Cause B: Replication lag in critical range

curl -sf "${AUTONOMY_ORCHESTRATOR_URL}/v1/health/replication" \
  | jq '{lag_status, max_write_lag, max_flush_lag, max_replay_lag}'

If lag_status: critical (replay lag > 10s default), the cluster is preventing writes to protect data integrity.

Resolution:

  • Identify the source of lag: heavy write load on primary, network congestion, or slow disk on replica.

  • Reduce write load if possible and wait for replica to catch up.

  • Monitor lag convergence:

    watch -n 5 'curl -sf "${AUTONOMY_ORCHESTRATOR_URL}/v1/health/replication" | jq .max_replay_lag'
    
  • Default lag thresholds: warn > 5s, critical > 10s. Both are configurable.

Cause C: Leader node lost write authority (not the primary)

curl -sf "${AUTONOMY_ORCHESTRATOR_URL}/v1/health/write-ready" | jq .
# If ready: false, check why the leader lost write authority
curl -sf "${AUTONOMY_ORCHESTRATOR_URL}/v1/health/leader" | jq .

If session_lock_held is false, the leader lost its advisory lock. A new Campaign cycle should re-acquire it within the KeepaliveInterval (typically 5s). If it does not:

  • Check PostgreSQL connectivity from the leader:

    psql "$POSTGRES_URL" -c "SELECT 1;"
    
  • Check leader logs for keepalive failure events:

    cp.leader.keepalive_failures_total  — should be 0 or very low in steady state
    

3. Monitor quorum restoration

The QuorumMonitor emits state-change events every 30s (configurable). Monitor the audit log for ha.quorum.restored:

autonomy audit query \
  --audit-dir "$AUTONOMY_AUDIT_DIR" \
  --category ha \
  --limit 20

Or poll quorum status directly:

watch -n 10 'autonomy ha quorum status \
  --orchestrator-url "$AUTONOMY_ORCHESTRATOR_URL" 2>&1'

4. Emergency: operating with degraded quorum

If quorum loss is prolonged and the release deployment must continue:

  1. Assess risk: Write-blocked means no stage promotions, no new rollout plans can be published, and no HA leader changes can be written.

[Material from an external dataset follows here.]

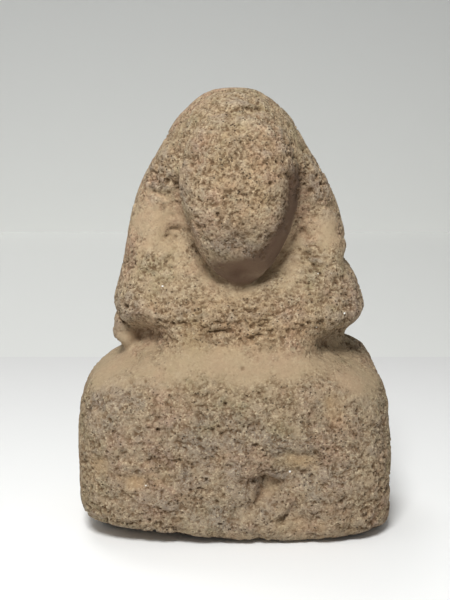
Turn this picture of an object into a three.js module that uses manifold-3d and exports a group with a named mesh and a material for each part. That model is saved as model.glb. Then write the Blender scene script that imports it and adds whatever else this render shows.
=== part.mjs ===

  2. Do not lower MinSyncReplicas to 0 in production without explicit approval — this removes the synchronous replication guarantee and risks data loss on primary failure.

  3. Consider a read-only degraded mode: The control-plane read endpoints (GET /v1/rollouts, GET /v1/health/*) continue to work without write authority. Operators can inspect state but cannot modify it.

  4. Escalate: If quorum cannot be restored within the SLO window, escalate to infrastructure for PostgreSQL primary failover.


Known gaps

  • No automated quorum-loss recovery: The QuorumMonitor detects state changes and emits audit events, but does not take automatic corrective action. All recovery is manual.

  • No alerting integration: The monitor emits slog events only. Wiring to a Prometheus alert (e.g. cp_quorum_write_ready == 0 for > 1m) is a follow-on item.

  • Single detection criterion for MinSyncReplicas: The system evaluates sync replica count but does not distinguish between a single offline replica (recoverable) and a permanent replica decommission. Both present as quorum loss.